**Provided material:**
"""
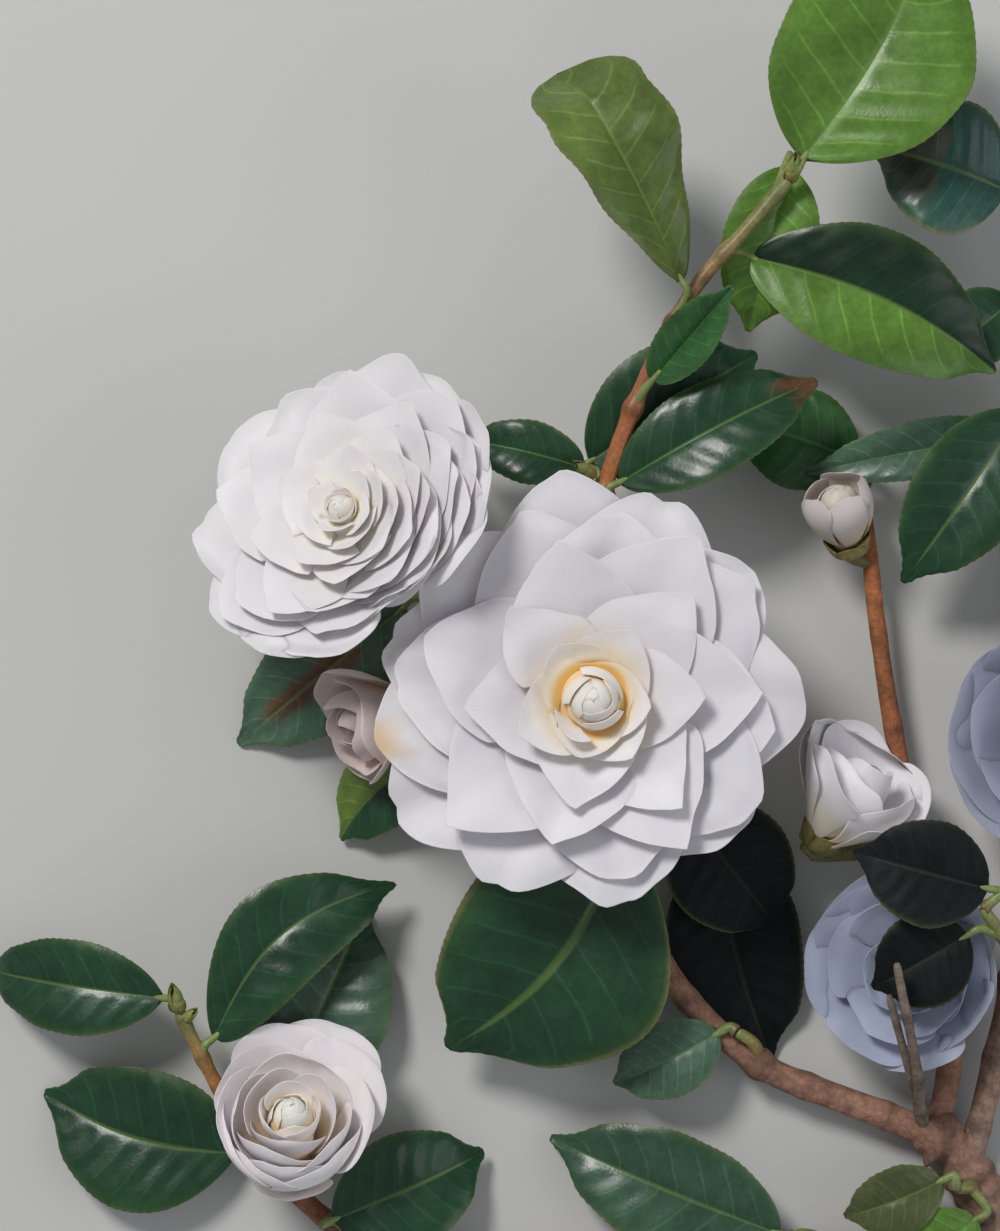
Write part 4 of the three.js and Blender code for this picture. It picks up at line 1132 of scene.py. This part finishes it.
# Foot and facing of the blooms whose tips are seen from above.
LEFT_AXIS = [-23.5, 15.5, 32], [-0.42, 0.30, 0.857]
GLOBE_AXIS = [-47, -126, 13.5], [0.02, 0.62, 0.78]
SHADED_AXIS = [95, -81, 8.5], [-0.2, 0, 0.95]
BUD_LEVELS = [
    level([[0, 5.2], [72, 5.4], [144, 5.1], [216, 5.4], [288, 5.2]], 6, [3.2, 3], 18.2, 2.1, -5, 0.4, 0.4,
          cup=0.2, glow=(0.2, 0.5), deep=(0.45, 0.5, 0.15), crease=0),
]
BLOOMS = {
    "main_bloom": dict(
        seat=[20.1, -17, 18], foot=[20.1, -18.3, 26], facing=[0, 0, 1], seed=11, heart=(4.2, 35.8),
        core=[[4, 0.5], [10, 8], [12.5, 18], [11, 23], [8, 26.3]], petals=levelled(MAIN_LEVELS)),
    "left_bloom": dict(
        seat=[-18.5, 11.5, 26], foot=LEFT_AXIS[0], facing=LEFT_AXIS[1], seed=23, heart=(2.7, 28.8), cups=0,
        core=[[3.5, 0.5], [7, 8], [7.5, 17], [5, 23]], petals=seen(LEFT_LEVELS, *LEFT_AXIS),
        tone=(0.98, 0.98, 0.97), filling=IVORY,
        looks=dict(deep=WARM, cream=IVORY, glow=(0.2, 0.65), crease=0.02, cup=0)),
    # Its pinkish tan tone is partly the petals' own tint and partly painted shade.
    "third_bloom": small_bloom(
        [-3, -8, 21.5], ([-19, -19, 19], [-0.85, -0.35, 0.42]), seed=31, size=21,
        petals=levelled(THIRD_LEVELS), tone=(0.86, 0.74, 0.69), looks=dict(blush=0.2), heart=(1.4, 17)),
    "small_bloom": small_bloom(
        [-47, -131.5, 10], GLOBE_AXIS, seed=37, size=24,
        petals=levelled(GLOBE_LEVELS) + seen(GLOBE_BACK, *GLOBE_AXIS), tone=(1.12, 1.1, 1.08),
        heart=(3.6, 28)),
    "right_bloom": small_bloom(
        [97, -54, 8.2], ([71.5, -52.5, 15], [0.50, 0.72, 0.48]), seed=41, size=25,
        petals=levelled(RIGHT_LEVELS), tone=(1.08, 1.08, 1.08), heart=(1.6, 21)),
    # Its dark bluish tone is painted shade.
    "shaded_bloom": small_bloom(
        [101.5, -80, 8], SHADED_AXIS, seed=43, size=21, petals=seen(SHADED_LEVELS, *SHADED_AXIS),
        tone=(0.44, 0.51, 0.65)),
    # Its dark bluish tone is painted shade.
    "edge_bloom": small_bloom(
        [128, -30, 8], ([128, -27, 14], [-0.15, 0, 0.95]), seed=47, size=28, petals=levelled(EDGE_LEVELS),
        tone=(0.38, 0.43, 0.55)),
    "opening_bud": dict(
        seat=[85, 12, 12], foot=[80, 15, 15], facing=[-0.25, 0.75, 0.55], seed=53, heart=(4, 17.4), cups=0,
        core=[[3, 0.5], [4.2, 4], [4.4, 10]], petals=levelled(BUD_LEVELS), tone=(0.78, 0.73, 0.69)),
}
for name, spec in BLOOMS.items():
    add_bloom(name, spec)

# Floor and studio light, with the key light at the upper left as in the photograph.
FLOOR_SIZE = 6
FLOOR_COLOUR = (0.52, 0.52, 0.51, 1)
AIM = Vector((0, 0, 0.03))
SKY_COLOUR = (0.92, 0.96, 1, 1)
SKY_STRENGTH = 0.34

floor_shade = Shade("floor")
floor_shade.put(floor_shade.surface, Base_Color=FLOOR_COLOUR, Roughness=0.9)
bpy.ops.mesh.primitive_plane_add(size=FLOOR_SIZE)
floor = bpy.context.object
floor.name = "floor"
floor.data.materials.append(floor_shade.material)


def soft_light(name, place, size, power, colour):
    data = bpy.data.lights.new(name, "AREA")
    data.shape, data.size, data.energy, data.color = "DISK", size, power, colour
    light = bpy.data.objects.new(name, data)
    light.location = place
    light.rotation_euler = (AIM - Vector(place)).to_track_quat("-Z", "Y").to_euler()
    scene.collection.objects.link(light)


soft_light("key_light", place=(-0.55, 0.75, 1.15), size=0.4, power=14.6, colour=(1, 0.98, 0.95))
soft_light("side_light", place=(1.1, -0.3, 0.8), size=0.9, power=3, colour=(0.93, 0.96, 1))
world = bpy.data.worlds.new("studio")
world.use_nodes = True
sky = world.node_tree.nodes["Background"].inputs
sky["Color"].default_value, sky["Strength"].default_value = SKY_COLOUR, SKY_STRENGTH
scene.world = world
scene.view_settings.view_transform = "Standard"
"""
**Task details:**
Give an exact copy of all the data shown above.

**Correct result:**
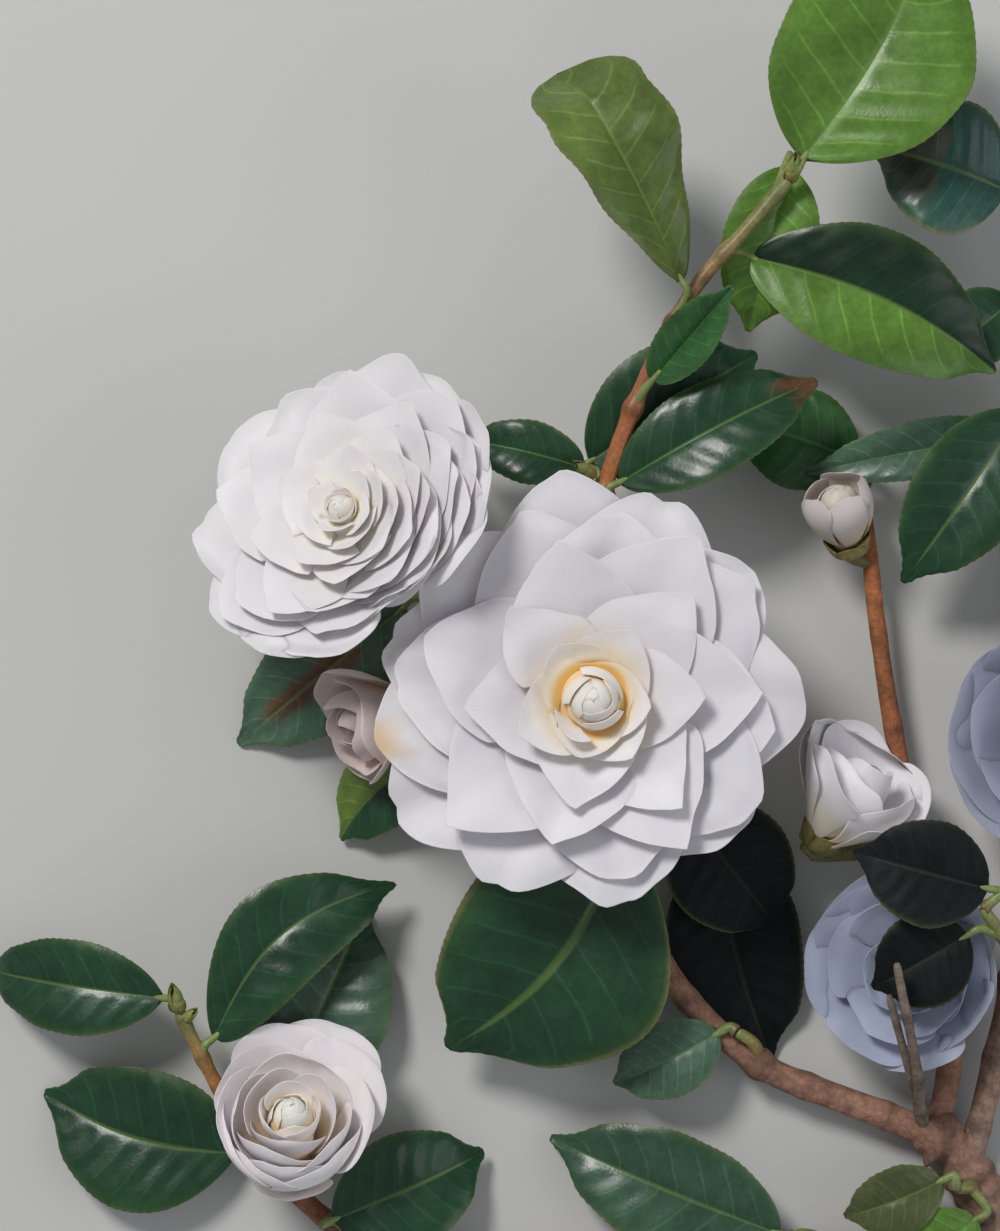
Write part 4 of the three.js and Blender code for this picture. It picks up at line 1132 of scene.py. This part finishes it.
# Foot and facing of the blooms whose tips are seen from above.
LEFT_AXIS = [-23.5, 15.5, 32], [-0.42, 0.30, 0.857]
GLOBE_AXIS = [-47, -126, 13.5], [0.02, 0.62, 0.78]
SHADED_AXIS = [95, -81, 8.5], [-0.2, 0, 0.95]
BUD_LEVELS = [
    level([[0, 5.2], [72, 5.4], [144, 5.1], [216, 5.4], [288, 5.2]], 6, [3.2, 3], 18.2, 2.1, -5, 0.4, 0.4,
          cup=0.2, glow=(0.2, 0.5), deep=(0.45, 0.5, 0.15), crease=0),
]
BLOOMS = {
    "main_bloom": dict(
        seat=[20.1, -17, 18], foot=[20.1, -18.3, 26], facing=[0, 0, 1], seed=11, heart=(4.2, 35.8),
        core=[[4, 0.5], [10, 8], [12.5, 18], [11, 23], [8, 26.3]], petals=levelled(MAIN_LEVELS)),
    "left_bloom": dict(
        seat=[-18.5, 11.5, 26], foot=LEFT_AXIS[0], facing=LEFT_AXIS[1], seed=23, heart=(2.7, 28.8), cups=0,
        core=[[3.5, 0.5], [7, 8], [7.5, 17], [5, 23]], petals=seen(LEFT_LEVELS, *LEFT_AXIS),
        tone=(0.98, 0.98, 0.97), filling=IVORY,
        looks=dict(deep=WARM, cream=IVORY, glow=(0.2, 0.65), crease=0.02, cup=0)),
    # Its pinkish tan tone is partly the petals' own tint and partly painted shade.
    "third_bloom": small_bloom(
        [-3, -8, 21.5], ([-19, -19, 19], [-0.85, -0.35, 0.42]), seed=31, size=21,
        petals=levelled(THIRD_LEVELS), tone=(0.86, 0.74, 0.69), looks=dict(blush=0.2), heart=(1.4, 17)),
    "small_bloom": small_bloom(
        [-47, -131.5, 10], GLOBE_AXIS, seed=37, size=24,
        petals=levelled(GLOBE_LEVELS) + seen(GLOBE_BACK, *GLOBE_AXIS), tone=(1.12, 1.1, 1.08),
        heart=(3.6, 28)),
    "right_bloom": small_bloom(
        [97, -54, 8.2], ([71.5, -52.5, 15], [0.50, 0.72, 0.48]), seed=41, size=25,
        petals=levelled(RIGHT_LEVELS), tone=(1.08, 1.08, 1.08), heart=(1.6, 21)),
    # Its dark bluish tone is painted shade.
    "shaded_bloom": small_bloom(
        [101.5, -80, 8], SHADED_AXIS, seed=43, size=21, petals=seen(SHADED_LEVELS, *SHADED_AXIS),
        tone=(0.44, 0.51, 0.65)),
    # Its dark bluish tone is painted shade.
    "edge_bloom": small_bloom(
        [128, -30, 8], ([128, -27, 14], [-0.15, 0, 0.95]), seed=47, size=28, petals=levelled(EDGE_LEVELS),
        tone=(0.38, 0.43, 0.55)),
    "opening_bud": dict(
        seat=[85, 12, 12], foot=[80, 15, 15], facing=[-0.25, 0.75, 0.55], seed=53, heart=(4, 17.4), cups=0,
        core=[[3, 0.5], [4.2, 4], [4.4, 10]], petals=levelled(BUD_LEVELS), tone=(0.78, 0.73, 0.69)),
}
for name, spec in BLOOMS.items():
    add_bloom(name, spec)

# Floor and studio light, with the key light at the upper left as in the photograph.
FLOOR_SIZE = 6
FLOOR_COLOUR = (0.52, 0.52, 0.51, 1)
AIM = Vector((0, 0, 0.03))
SKY_COLOUR = (0.92, 0.96, 1, 1)
SKY_STRENGTH = 0.34

floor_shade = Shade("floor")
floor_shade.put(floor_shade.surface, Base_Color=FLOOR_COLOUR, Roughness=0.9)
bpy.ops.mesh.primitive_plane_add(size=FLOOR_SIZE)
floor = bpy.context.object
floor.name = "floor"
floor.data.materials.append(floor_shade.material)


def soft_light(name, place, size, power, colour):
    data = bpy.data.lights.new(name, "AREA")
    data.shape, data.size, data.energy, data.color = "DISK", size, power, colour
    light = bpy.data.objects.new(name, data)
    light.location = place
    light.rotation_euler = (AIM - Vector(place)).to_track_quat("-Z", "Y").to_euler()
    scene.collection.objects.link(light)


soft_light("key_light", place=(-0.55, 0.75, 1.15), size=0.4, power=14.6, colour=(1, 0.98, 0.95))
soft_light("side_light", place=(1.1, -0.3, 0.8), size=0.9, power=3, colour=(0.93, 0.96, 1))
world = bpy.data.worlds.new("studio")
world.use_nodes = True
sky = world.node_tree.nodes["Background"].inputs
sky["Color"].default_value, sky["Strength"].default_value = SKY_COLOUR, SKY_STRENGTH
scene.world = world
scene.view_settings.view_transform = "Standard"